The Fed’s rate-setting relies on the Consumer Price Index, calculated by the Bureau of Labor Statistics based on price changes of 80,000 products and services reflecting different categories and weights.

However, the makeup and weight of such data do not measure inflation accurately. A glaring example is the index’s equivalent rental cost component, which accounts for one-third percent of the CPI. Rental cost inflation is calculated by asking homeowners how much they think they would have to pay if they were to rent their own homes for themselves and comparing the results with past months. 
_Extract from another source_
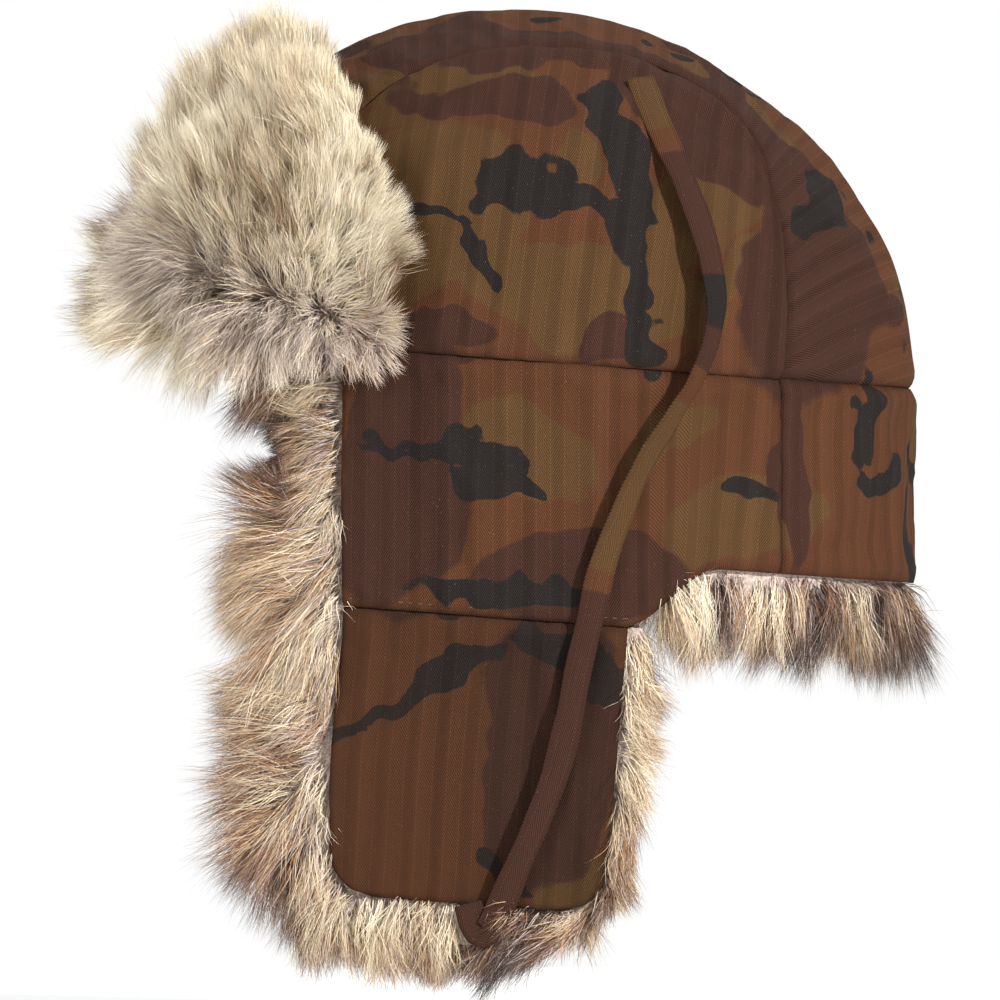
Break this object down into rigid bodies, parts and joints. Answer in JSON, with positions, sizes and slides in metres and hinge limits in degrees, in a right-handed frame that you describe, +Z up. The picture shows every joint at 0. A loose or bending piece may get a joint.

This method assumes that homeowners know their neighborhood rental market, that there are homes like theirs in the vicinity and the rental prices of those homes. It also assumes they are willing to disclose that information truthfully and that those responding represent the whole sample, including those who declined to respond. All these are unrealistic assumptions.

Imagine this: One-third of the CPI that drives interest rates in the entire U.S. economy and much of the world is based on opinion, not fact. This makes U.S. monetary policy flawed, including its harmful effects on consumer mortgage rates, credit card rates and many other borrowing costs.

As a teaching exercise, Fed board members ought to estimate how much they will have to pay if they were to rent their own homes to fully comprehend how ludicrous this measure of one-third of the CPI is.

Had this rent equivalent not been included in the June CPI, the inflation figure would have been close to the board’s 2 percent annual inflation rate target, and that would have already justified a rate reduction.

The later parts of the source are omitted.